This function computes the probability of x according to a multivariate ISR o parameter mu and pi.

Usage

1
probability(x, mu, pi, m = length(x))

Arguments

x

a vector or a matrix of 1 row containing the rankings in ranking notation (see Details or convertRank function). The rankings of each dimension are placed end to end. x must contain only full ranking (no partial or tied).

mu

a vector of length sum(m) or a matrix of size 1*sum(m), containing the modal ranks in ranking notation (see Details or convertRank function).
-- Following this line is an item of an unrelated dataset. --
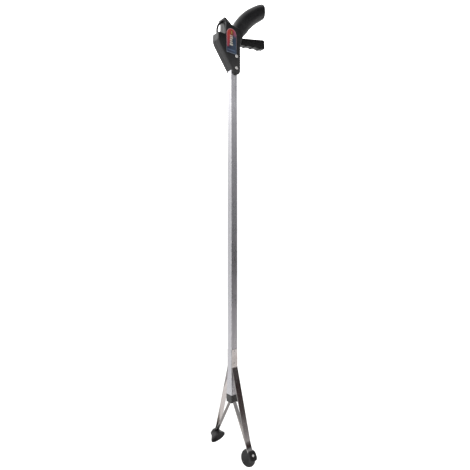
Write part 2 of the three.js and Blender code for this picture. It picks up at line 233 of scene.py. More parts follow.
def lathe(name, profile, origin, axis, count=64):
    # turns a closed profile of (radius, height) about an axis; a point on the axis stays a single point
    axis = Vector(axis).normalized()
    across = axis.orthogonal().normalized()
    other = axis.cross(across)
    origin = Vector(origin)
    points, faces, rows = [], [], []
    for radius, height in profile:
        if radius < 1e-6:
            rows.append([len(points)])
            points.append(tuple(origin + axis * height))
            continue
        rows.append(list(range(len(points), len(points) + count)))
        for i in range(count):
            a = math.tau * i / count
            outwards = across * math.cos(a) + other * math.sin(a)
            points.append(tuple(origin + axis * height + outwards * radius))
    for rowA, rowB in zip(rows, rows[1:]):
        for i in range(count):
            j = (i + 1) % count
            if len(rowA) == 1:
                faces.append((rowA[0], rowB[j], rowB[i]))
            elif len(rowB) == 1:
                faces.append((rowA[i], rowA[j], rowB[0]))
            else:
                faces.append((rowA[i], rowA[j], rowB[j], rowB[i]))
    return meshPiece(name, points, faces)


def sweep(name, path, section, closeEnds=True):
    # section(index, point, along) gives the ring at each point of a path
    rings = []
    for i, point in enumerate(path):
        before = Vector(path[max(i - 1, 0)])
        after = Vector(path[min(i + 1, len(path) - 1)])
        rings.append(section(i, Vector(point), (after - before).normalized()))
    return meshPiece(name, *skin(rings, closeEnds))


# ---------- node tools ----------

def addNode(tree, kind, inputs=None, **settings):
    node = tree.nodes.new(kind)
    for key, value in settings.items():
        setattr(node, key, value)
    for key, value in (inputs or {}).items():
        if isinstance(value, bpy.types.NodeSocket):
            tree.links.new(value, node.inputs[key])
        else:
            node.inputs[key].default_value = value
    return node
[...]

The rankings of each dimension are placed end to end. mu must contain only full ranking (no partial or tied).

pi

a vector of size p, where p is the number of dimension, containing the probabilities of a good comparaison of the model (dispersion parameters).

m

a vector containing the size of ranks for each dimension.

Details

The ranks have to be given to the package in the ranking notation (see convertRank function), with the following convention :

- missing positions are replaced by 0

- tied are replaced by the lowest position they share"

The ranking representation r=(r_1,...,r_m) contains the ranks assigned to the objects, and means that the ith object is in r_ith position.

The ordering representation o=(o_1,...,o_m) means that object o_i is in the ith position.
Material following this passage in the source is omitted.